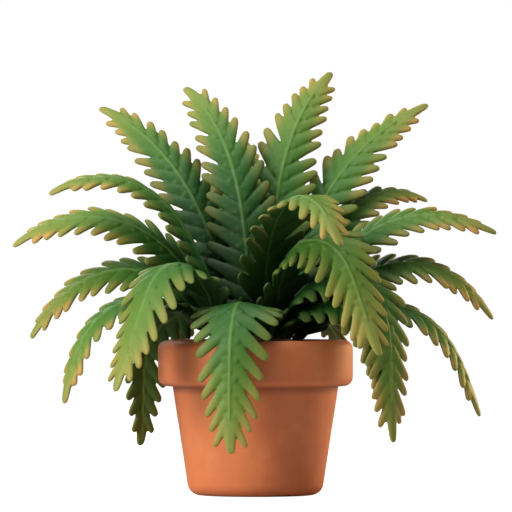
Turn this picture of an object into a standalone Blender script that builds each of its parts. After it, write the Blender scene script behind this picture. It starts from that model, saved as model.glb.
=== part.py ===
"""Potted fern: a clay pot of potting mix, a crown, and fronds that arch out of it. Metres, +Z up.

The origin is the centre of the pot's base. +X is the right of the plant's front, and its front faces -Y.
"""

import math

import bmesh
import bpy
from mathutils import Vector

# The pot, a turned clay shell. Radii and heights are of its outside unless named otherwise.
POT_HEIGHT = 0.155
RIM_RADIUS = 0.0975
RIM_BAND = 0.046
RIM_ROUND = 0.009
BODY_TOP_RADIUS = 0.083
BODY_FOOT_RADIUS = 0.0665
FOOT_ROUND = 0.011
WALL = 0.008
FLOOR = 0.009
LIP_ROUND = 0.004
DRAIN_RADIUS = 0.010
NECK_ROUND = 0.005
POT_STEPS = 48

# The potting mix, and the crown (the short rootstock) that the fronds grow from.
GAP = 0.0003
MIX_DEPTH_BELOW_RIM = 0.010
MIX_RISE = 0.003
CROWN_RADIUS = 0.050
CROWN_HEIGHT = 0.012
MIX_STEPS = 32

# What every frond has: pairs of lobes on one midrib, on a short bare stalk.
LOBE_PITCH = 0.0178
STALK_SHARE = 0.06
END_LOBE_SHARE = 0.10
STALK_HALF_WIDTH = 0.0022
WEB_SHARE = 0.22
FROND_THICKNESS = 0.0022
LOBE_ANGLE_AT_STALK = 62.0
LOBE_ANGLE_AT_TIP = 26.0
SHOULDER_SHARE = 0.66
LOBE_FILL = 0.43
CAMBER = 0.26
LOWEST_LOBES = 0.40
HIGHEST_LOBES = 0.26
END_LOBE_FLANK = 0.55
FULLEST_AT = 0.30
TAPER_CURVE = 1.0
ROLL_FULL_AT = 0.35
SPINE_STEPS = 28
RIM_DRAWN_FOR = 0.0975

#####

EXERCISE DIRECTIONS »
Output the full listing without altering anything.

REPLY »
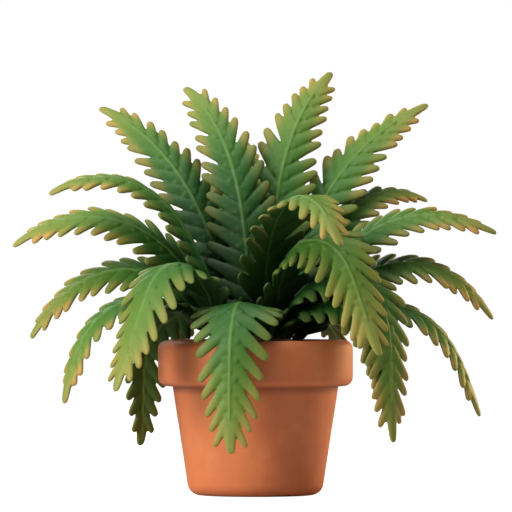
Turn this picture of an object into a standalone Blender script that builds each of its parts. After it, write the Blender scene script behind this picture. It starts from that model, saved as model.glb.
=== part.py ===
"""Potted fern: a clay pot of potting mix, a crown, and fronds that arch out of it. Metres, +Z up.

The origin is the centre of the pot's base. +X is the right of the plant's front, and its front faces -Y.
"""

import math

import bmesh
import bpy
from mathutils import Vector

# The pot, a turned clay shell. Radii and heights are of its outside unless named otherwise.
POT_HEIGHT = 0.155
RIM_RADIUS = 0.0975
RIM_BAND = 0.046
RIM_ROUND = 0.009
BODY_TOP_RADIUS = 0.083
BODY_FOOT_RADIUS = 0.0665
FOOT_ROUND = 0.011
WALL = 0.008
FLOOR = 0.009
LIP_ROUND = 0.004
DRAIN_RADIUS = 0.010
NECK_ROUND = 0.005
POT_STEPS = 48

# The potting mix, and the crown (the short rootstock) that the fronds grow from.
GAP = 0.0003
MIX_DEPTH_BELOW_RIM = 0.010
MIX_RISE = 0.003
CROWN_RADIUS = 0.050
CROWN_HEIGHT = 0.012
MIX_STEPS = 32

# What every frond has: pairs of lobes on one midrib, on a short bare stalk.
LOBE_PITCH = 0.0178
STALK_SHARE = 0.06
END_LOBE_SHARE = 0.10
STALK_HALF_WIDTH = 0.0022
WEB_SHARE = 0.22
FROND_THICKNESS = 0.0022
LOBE_ANGLE_AT_STALK = 62.0
LOBE_ANGLE_AT_TIP = 26.0
SHOULDER_SHARE = 0.66
LOBE_FILL = 0.43
CAMBER = 0.26
LOWEST_LOBES = 0.40
HIGHEST_LOBES = 0.26
END_LOBE_FLANK = 0.55
FULLEST_AT = 0.30
TAPER_CURVE = 1.0
ROLL_FULL_AT = 0.35
SPINE_STEPS = 28
RIM_DRAWN_FOR = 0.0975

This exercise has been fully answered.